(THE TASK) The first line to copy is the one with "What build123d script"; the last is the one with "SOCKET_EDGE_RADIUS = 1.6". Copy each line in that range exactly, leaving out all others.

>> START PROVIDED ENTRIES

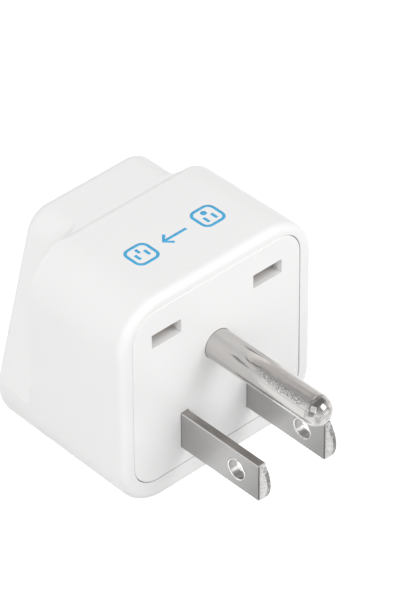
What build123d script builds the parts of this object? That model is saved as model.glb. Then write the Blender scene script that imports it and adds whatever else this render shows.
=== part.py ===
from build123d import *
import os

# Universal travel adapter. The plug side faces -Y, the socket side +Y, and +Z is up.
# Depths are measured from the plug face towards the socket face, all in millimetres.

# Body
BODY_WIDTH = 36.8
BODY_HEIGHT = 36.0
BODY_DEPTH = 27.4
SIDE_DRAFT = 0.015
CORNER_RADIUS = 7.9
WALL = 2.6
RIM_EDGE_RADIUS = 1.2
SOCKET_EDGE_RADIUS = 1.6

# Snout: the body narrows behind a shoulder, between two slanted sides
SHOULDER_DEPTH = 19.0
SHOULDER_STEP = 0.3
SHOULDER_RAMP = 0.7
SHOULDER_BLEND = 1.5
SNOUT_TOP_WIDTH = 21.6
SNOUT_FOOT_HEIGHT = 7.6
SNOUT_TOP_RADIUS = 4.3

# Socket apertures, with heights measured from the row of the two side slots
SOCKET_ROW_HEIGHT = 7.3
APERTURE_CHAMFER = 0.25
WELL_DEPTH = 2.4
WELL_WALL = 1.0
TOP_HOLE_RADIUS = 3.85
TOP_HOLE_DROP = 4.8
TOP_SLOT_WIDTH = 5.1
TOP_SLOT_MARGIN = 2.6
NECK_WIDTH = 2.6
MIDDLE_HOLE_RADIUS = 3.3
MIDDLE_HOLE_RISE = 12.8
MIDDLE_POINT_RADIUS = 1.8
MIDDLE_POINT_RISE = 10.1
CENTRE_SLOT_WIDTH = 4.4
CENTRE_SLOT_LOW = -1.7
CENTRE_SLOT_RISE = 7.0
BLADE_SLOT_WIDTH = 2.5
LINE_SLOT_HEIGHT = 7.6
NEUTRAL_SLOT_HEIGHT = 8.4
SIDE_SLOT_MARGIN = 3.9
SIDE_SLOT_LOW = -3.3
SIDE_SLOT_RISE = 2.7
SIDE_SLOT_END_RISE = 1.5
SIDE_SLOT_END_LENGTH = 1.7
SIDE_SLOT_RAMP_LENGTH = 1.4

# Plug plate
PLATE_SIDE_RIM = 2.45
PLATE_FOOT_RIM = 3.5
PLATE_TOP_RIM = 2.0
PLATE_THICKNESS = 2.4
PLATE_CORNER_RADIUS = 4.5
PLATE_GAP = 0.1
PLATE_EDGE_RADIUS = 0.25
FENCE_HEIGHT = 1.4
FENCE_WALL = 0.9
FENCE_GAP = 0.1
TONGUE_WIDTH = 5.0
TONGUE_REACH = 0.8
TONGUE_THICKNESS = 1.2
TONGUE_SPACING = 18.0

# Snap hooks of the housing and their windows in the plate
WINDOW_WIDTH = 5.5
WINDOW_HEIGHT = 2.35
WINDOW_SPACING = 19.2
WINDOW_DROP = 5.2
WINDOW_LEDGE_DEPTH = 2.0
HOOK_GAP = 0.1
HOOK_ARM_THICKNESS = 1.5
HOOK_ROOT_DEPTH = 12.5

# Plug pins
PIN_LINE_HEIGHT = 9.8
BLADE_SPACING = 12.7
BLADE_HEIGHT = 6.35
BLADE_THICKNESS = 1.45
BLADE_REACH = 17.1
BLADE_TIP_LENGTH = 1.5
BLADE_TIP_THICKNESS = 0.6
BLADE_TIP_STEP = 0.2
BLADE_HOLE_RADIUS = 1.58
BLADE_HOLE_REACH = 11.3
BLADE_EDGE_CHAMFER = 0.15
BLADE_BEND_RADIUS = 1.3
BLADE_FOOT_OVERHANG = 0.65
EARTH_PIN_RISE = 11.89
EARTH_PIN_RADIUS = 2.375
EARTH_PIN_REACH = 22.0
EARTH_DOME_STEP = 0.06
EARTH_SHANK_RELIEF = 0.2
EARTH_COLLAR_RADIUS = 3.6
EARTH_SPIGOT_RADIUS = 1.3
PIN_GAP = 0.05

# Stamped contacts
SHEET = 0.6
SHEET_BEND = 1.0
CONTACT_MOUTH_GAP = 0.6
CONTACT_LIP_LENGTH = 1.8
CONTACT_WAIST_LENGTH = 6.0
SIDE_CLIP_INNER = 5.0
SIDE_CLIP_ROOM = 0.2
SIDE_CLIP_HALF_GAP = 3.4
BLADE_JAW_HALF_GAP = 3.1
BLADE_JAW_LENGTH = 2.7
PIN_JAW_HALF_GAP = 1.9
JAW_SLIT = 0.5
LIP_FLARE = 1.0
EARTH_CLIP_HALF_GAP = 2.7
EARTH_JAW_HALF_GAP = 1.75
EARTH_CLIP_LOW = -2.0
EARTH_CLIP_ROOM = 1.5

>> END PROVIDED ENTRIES
>> START PROVIDED ENTRIES

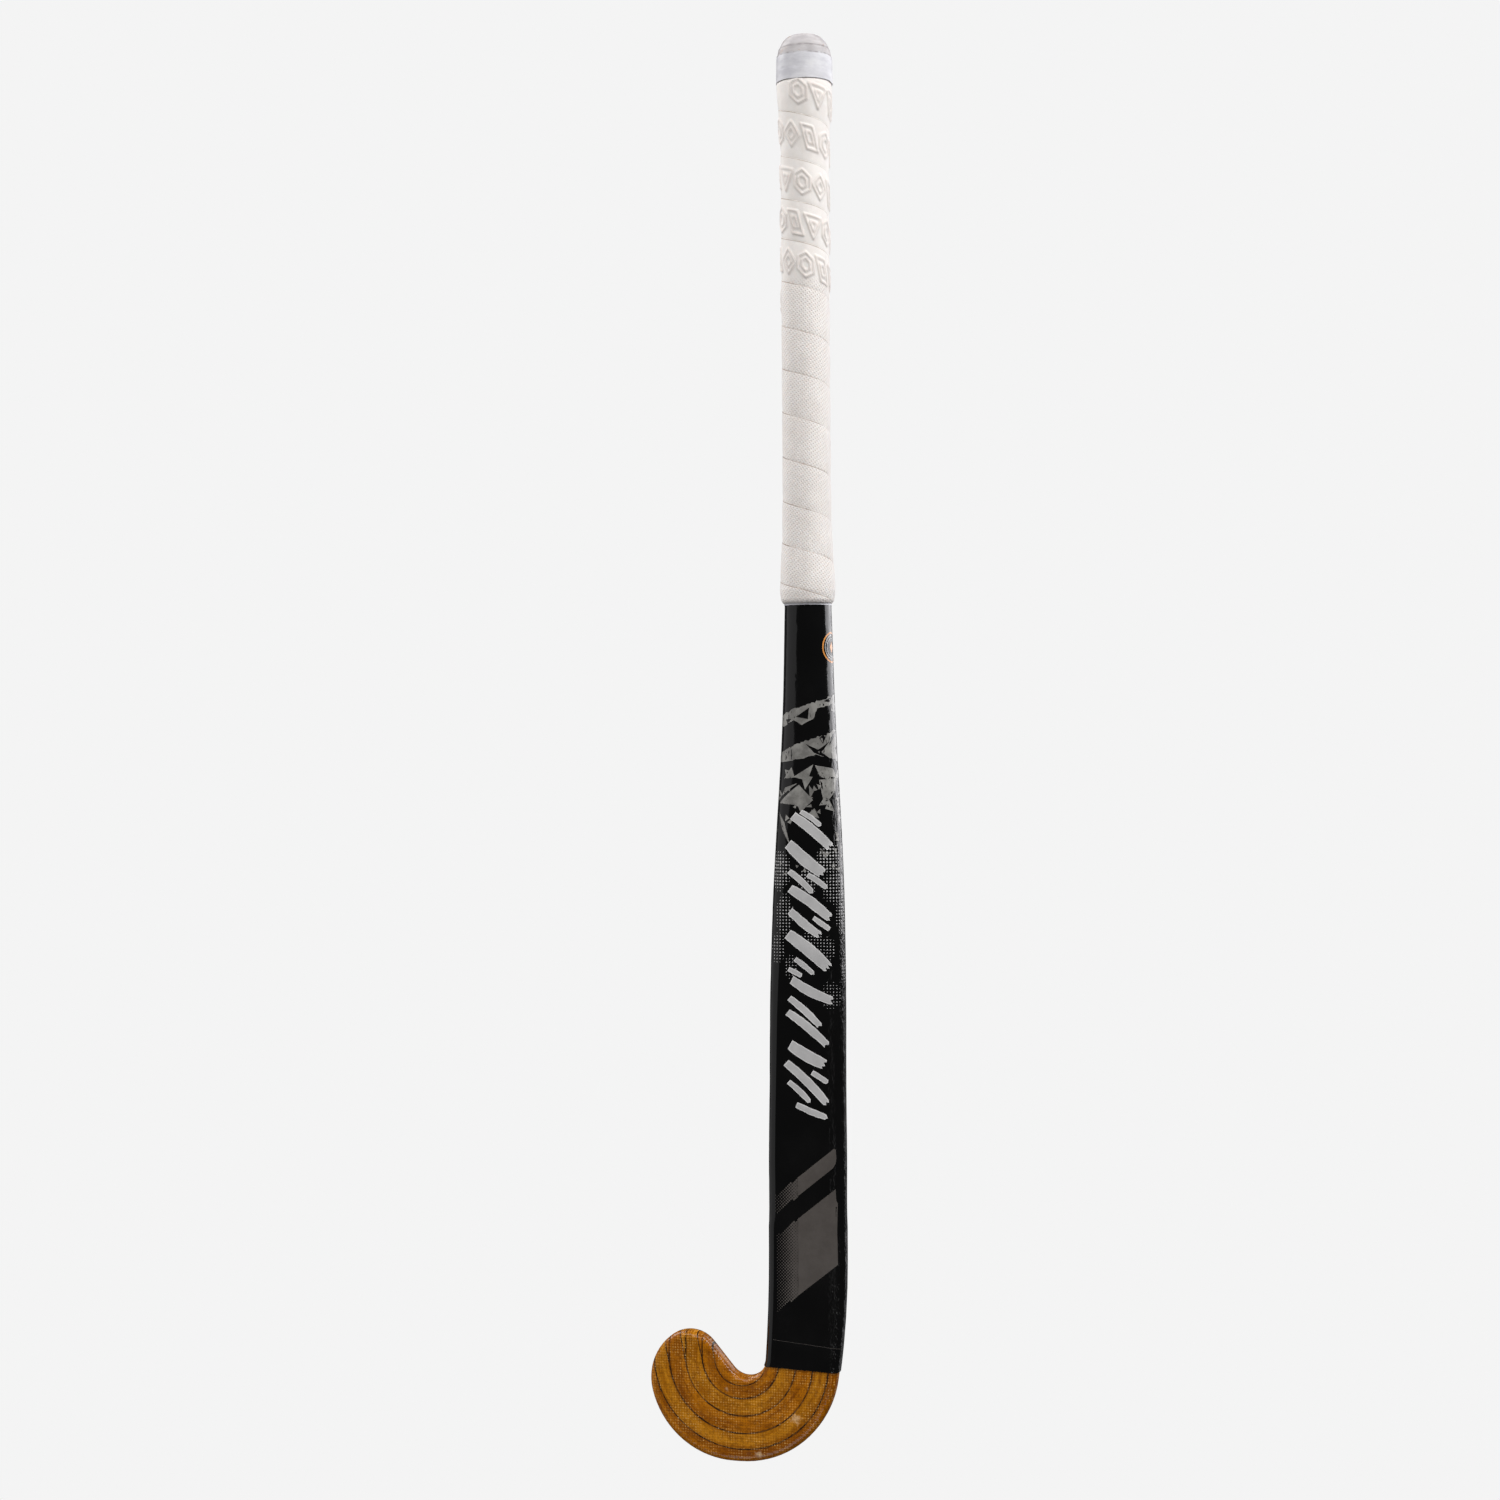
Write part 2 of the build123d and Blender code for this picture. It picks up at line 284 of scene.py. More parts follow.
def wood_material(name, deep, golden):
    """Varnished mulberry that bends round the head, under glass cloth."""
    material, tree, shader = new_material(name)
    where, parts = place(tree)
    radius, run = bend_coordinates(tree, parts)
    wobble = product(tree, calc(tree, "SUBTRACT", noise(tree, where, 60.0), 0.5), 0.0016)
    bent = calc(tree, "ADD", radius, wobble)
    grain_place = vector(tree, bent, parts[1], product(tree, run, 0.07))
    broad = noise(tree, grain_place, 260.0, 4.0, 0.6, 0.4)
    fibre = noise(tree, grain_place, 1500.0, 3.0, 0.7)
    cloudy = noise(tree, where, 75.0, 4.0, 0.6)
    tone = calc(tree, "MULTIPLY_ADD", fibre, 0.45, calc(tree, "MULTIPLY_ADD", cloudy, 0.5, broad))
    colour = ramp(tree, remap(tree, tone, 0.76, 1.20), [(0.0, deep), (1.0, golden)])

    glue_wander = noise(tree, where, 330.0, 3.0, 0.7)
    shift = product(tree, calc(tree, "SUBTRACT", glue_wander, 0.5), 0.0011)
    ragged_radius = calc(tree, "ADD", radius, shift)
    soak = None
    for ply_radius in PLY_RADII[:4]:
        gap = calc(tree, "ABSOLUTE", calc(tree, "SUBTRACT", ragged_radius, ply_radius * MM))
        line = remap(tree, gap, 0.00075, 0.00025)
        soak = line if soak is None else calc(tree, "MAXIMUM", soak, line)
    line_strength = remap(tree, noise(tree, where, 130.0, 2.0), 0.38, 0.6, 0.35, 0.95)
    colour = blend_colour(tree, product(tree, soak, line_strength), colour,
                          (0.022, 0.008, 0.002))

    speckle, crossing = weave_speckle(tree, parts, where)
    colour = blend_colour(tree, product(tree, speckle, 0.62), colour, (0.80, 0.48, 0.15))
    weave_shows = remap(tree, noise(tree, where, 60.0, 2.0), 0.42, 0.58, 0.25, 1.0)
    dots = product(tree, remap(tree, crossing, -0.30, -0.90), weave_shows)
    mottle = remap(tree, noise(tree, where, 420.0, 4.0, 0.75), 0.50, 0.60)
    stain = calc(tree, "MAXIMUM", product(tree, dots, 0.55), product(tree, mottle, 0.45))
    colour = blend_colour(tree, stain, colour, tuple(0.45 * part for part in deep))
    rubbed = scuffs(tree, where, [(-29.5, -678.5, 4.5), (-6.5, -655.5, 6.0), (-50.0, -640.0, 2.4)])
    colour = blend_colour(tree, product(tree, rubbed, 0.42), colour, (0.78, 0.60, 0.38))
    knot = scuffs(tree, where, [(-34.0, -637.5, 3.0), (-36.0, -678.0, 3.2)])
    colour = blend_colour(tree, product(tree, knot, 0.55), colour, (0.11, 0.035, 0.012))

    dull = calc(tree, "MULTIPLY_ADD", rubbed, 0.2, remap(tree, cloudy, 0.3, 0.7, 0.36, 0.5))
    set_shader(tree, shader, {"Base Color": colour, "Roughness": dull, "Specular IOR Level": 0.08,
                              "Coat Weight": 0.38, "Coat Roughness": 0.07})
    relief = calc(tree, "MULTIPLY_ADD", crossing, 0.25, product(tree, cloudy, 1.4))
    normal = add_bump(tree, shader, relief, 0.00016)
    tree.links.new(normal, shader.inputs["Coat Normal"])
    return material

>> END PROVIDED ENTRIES

(ANSWER TO THIS EXERCISE)
What build123d script builds the parts of this object? That model is saved as model.glb. Then write the Blender scene script that imports it and adds whatever else this render shows.
=== part.py ===
from build123d import *
import os

# Universal travel adapter. The plug side faces -Y, the socket side +Y, and +Z is up.
# Depths are measured from the plug face towards the socket face, all in millimetres.

# Body
BODY_WIDTH = 36.8
BODY_HEIGHT = 36.0
BODY_DEPTH = 27.4
SIDE_DRAFT = 0.015
CORNER_RADIUS = 7.9
WALL = 2.6
RIM_EDGE_RADIUS = 1.2
SOCKET_EDGE_RADIUS = 1.6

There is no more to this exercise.